| GIVEN INSTRUCTION |
Exactly the lines from the one with "core_tube();" to the one with "before = set(bpy.data.objects)", both included, are to be printed again; leave out the rest.

* Begin GIVEN ENTRIES *

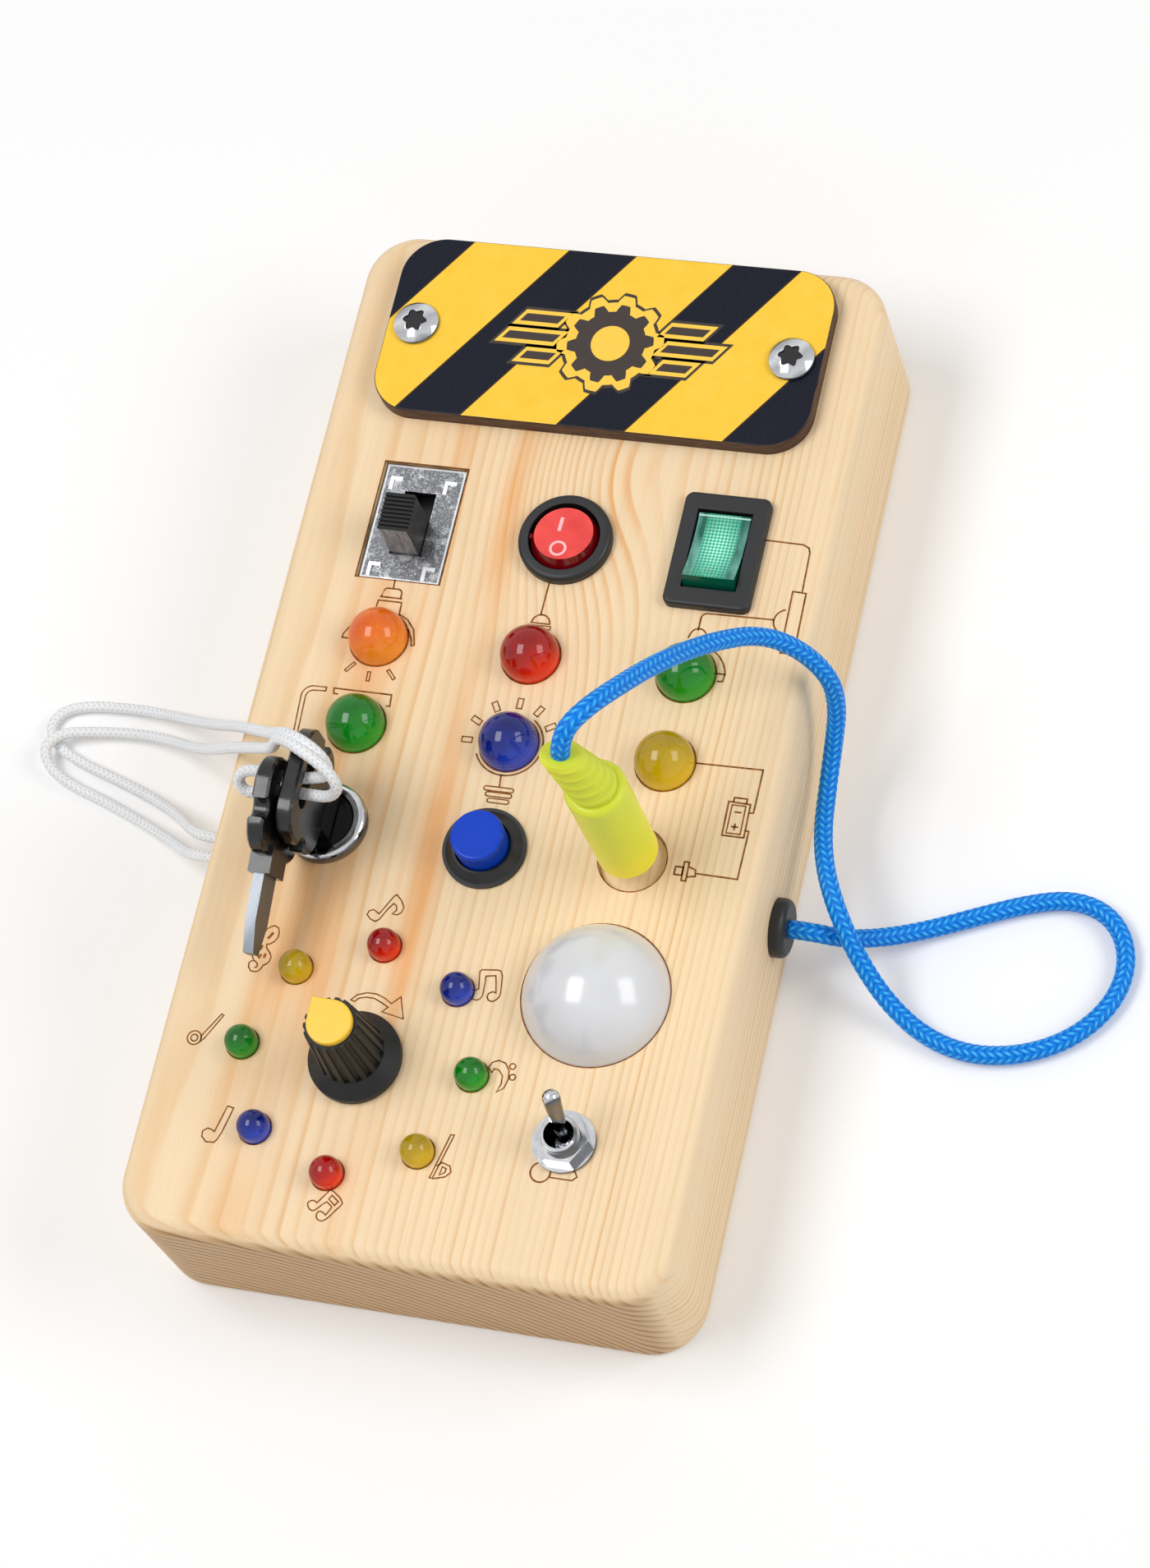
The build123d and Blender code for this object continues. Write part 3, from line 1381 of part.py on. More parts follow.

* End GIVEN ENTRIES *
* Begin GIVEN ENTRIES *

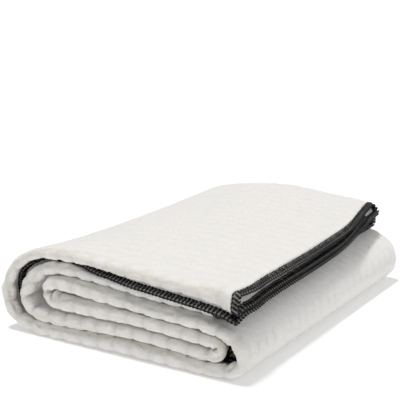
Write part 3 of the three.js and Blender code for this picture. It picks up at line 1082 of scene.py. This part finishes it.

* End GIVEN ENTRIES *
* Begin GIVEN ENTRIES *

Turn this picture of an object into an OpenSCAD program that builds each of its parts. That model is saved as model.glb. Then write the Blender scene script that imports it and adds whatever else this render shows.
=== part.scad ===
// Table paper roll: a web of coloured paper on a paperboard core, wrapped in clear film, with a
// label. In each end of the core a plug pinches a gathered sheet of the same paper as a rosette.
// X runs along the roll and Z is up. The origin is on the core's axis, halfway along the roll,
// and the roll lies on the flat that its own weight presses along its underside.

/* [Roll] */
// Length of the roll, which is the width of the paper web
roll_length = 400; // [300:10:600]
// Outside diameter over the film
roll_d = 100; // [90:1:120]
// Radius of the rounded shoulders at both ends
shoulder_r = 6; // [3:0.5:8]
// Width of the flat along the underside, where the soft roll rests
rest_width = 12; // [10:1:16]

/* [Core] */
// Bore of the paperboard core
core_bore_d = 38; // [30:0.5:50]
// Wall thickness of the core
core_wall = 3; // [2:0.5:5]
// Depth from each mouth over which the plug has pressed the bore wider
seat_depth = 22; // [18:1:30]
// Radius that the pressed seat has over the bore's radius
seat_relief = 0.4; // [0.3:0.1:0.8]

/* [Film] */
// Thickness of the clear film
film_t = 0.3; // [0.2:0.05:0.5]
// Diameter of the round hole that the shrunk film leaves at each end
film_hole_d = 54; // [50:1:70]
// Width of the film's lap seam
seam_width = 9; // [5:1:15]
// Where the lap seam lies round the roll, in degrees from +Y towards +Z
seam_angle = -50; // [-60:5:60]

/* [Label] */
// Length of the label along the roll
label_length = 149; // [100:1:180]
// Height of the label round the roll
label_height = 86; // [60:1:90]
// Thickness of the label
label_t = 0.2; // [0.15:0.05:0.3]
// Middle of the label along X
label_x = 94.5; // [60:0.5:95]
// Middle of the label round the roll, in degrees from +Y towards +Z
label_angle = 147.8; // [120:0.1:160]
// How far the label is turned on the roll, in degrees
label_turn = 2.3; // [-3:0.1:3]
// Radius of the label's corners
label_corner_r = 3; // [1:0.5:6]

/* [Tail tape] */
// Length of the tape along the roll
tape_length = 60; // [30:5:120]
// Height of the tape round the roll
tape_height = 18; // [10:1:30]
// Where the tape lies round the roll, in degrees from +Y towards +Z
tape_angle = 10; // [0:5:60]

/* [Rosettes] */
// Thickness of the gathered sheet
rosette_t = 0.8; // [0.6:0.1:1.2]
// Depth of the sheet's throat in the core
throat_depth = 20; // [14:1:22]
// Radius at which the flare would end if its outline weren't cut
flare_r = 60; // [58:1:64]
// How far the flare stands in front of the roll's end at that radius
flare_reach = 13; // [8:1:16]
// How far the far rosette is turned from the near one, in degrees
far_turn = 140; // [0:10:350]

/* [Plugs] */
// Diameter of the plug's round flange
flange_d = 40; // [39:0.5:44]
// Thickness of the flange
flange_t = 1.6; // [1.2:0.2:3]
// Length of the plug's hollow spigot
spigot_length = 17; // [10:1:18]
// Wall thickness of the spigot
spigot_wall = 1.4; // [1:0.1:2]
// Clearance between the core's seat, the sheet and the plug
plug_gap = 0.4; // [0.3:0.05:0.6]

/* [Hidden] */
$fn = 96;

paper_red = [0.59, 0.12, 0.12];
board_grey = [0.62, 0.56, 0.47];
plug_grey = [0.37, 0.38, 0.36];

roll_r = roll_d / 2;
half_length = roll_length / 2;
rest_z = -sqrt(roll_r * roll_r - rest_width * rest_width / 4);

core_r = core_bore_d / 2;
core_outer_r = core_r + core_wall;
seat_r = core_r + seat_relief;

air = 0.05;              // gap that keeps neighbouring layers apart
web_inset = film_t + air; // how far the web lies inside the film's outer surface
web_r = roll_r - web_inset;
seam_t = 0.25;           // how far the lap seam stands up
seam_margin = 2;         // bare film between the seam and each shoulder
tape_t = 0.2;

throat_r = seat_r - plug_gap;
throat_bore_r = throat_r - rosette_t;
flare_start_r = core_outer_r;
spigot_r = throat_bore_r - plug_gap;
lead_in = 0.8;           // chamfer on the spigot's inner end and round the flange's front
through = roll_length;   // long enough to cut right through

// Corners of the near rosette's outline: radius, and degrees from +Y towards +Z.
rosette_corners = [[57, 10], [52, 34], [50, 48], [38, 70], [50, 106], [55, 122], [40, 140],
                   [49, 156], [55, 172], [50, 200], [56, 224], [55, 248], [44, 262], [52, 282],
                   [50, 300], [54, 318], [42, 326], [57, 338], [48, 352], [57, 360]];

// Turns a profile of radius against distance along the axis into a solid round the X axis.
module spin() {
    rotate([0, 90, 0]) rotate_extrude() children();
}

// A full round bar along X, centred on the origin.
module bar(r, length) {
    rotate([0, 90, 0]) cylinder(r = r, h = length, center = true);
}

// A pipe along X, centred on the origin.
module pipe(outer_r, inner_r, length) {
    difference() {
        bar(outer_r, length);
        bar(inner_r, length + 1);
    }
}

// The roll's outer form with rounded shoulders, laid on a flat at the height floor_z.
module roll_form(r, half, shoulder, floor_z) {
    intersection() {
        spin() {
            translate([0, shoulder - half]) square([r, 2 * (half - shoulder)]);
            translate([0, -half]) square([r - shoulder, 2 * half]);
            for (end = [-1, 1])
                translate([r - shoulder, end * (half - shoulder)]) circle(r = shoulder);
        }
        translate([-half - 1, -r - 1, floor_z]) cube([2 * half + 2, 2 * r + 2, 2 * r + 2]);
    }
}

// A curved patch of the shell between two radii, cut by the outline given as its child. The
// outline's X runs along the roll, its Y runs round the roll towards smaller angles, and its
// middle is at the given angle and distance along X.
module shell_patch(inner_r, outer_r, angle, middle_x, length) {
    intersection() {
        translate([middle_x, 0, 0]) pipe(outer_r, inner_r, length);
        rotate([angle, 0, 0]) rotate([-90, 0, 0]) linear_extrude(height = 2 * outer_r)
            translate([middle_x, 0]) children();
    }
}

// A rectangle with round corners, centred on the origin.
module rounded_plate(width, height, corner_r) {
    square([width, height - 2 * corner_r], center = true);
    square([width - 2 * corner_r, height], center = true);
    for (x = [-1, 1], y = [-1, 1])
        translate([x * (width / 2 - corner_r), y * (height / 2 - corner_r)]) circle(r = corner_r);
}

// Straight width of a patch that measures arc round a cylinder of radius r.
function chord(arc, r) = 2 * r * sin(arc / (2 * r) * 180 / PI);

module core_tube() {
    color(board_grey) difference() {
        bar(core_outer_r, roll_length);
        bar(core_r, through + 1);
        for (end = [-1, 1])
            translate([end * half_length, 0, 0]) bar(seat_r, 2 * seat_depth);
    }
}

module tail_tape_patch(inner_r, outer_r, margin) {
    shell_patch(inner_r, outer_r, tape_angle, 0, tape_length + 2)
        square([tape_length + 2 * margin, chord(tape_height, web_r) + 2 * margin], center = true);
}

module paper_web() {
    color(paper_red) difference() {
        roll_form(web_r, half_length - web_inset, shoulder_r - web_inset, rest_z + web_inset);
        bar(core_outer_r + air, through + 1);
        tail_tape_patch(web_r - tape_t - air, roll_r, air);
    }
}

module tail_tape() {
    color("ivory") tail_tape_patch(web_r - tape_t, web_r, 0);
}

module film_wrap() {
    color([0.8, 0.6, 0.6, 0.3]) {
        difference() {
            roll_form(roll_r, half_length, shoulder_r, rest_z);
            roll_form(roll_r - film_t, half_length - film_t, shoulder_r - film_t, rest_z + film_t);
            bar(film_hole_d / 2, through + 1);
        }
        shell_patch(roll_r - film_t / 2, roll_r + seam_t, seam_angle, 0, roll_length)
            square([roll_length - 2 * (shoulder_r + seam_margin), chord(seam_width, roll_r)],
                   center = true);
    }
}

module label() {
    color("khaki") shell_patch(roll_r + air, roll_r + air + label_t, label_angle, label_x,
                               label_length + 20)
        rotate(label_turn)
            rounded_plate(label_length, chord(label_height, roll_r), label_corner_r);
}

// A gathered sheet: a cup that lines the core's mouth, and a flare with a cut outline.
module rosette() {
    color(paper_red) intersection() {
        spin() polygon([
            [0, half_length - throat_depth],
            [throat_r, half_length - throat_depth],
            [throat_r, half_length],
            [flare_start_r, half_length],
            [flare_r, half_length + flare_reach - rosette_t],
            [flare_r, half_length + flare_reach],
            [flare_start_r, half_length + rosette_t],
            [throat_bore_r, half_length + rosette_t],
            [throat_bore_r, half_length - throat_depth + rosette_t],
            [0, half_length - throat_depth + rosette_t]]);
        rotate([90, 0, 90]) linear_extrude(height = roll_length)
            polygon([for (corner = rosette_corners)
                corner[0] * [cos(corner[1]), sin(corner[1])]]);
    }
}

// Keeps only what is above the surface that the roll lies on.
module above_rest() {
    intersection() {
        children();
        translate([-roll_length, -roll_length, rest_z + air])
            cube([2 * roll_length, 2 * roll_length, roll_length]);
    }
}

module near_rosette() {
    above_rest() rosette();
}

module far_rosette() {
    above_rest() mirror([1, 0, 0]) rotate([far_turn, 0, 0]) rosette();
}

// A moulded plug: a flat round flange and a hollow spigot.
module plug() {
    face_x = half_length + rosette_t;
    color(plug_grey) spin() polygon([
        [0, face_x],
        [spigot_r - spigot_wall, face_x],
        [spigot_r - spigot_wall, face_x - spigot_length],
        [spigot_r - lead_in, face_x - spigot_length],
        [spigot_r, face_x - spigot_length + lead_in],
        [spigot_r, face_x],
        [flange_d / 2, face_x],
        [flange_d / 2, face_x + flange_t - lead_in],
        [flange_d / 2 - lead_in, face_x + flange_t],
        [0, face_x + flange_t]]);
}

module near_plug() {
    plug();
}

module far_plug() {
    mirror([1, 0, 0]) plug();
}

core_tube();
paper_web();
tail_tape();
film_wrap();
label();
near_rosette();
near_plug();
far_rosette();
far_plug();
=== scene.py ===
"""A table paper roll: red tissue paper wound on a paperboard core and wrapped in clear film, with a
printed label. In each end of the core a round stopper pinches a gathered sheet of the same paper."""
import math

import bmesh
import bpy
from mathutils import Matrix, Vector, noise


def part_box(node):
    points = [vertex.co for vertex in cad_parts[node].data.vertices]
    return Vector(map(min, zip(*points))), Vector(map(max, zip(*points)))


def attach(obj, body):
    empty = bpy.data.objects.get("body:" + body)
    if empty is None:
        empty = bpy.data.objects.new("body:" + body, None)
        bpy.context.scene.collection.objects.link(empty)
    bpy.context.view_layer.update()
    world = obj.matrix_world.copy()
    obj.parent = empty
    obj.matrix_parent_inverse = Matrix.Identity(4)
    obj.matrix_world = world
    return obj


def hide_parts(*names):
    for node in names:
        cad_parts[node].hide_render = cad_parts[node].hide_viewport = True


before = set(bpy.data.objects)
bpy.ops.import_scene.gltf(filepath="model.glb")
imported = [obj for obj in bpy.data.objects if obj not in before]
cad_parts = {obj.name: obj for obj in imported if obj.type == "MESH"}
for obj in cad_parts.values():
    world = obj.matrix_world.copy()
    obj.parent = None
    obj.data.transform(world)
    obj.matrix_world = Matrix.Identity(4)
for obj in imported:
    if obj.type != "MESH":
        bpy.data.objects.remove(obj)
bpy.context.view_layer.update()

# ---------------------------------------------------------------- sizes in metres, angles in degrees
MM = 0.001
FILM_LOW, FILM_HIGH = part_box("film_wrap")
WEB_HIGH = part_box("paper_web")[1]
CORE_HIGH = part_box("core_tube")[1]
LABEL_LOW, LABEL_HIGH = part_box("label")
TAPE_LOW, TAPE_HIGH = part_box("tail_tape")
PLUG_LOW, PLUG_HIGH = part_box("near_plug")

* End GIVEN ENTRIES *

| OUTPUT FOR THIS EXERCISE |
core_tube();
paper_web();
tail_tape();
film_wrap();
label();
near_rosette();
near_plug();
far_rosette();
far_plug();
=== scene.py ===
"""A table paper roll: red tissue paper wound on a paperboard core and wrapped in clear film, with a
printed label. In each end of the core a round stopper pinches a gathered sheet of the same paper."""
import math

import bmesh
import bpy
from mathutils import Matrix, Vector, noise


def part_box(node):
    points = [vertex.co for vertex in cad_parts[node].data.vertices]
    return Vector(map(min, zip(*points))), Vector(map(max, zip(*points)))


def attach(obj, body):
    empty = bpy.data.objects.get("body:" + body)
    if empty is None:
        empty = bpy.data.objects.new("body:" + body, None)
        bpy.context.scene.collection.objects.link(empty)
    bpy.context.view_layer.update()
    world = obj.matrix_world.copy()
    obj.parent = empty
    obj.matrix_parent_inverse = Matrix.Identity(4)
    obj.matrix_world = world
    return obj


def hide_parts(*names):
    for node in names:
        cad_parts[node].hide_render = cad_parts[node].hide_viewport = True


before = set(bpy.data.objects)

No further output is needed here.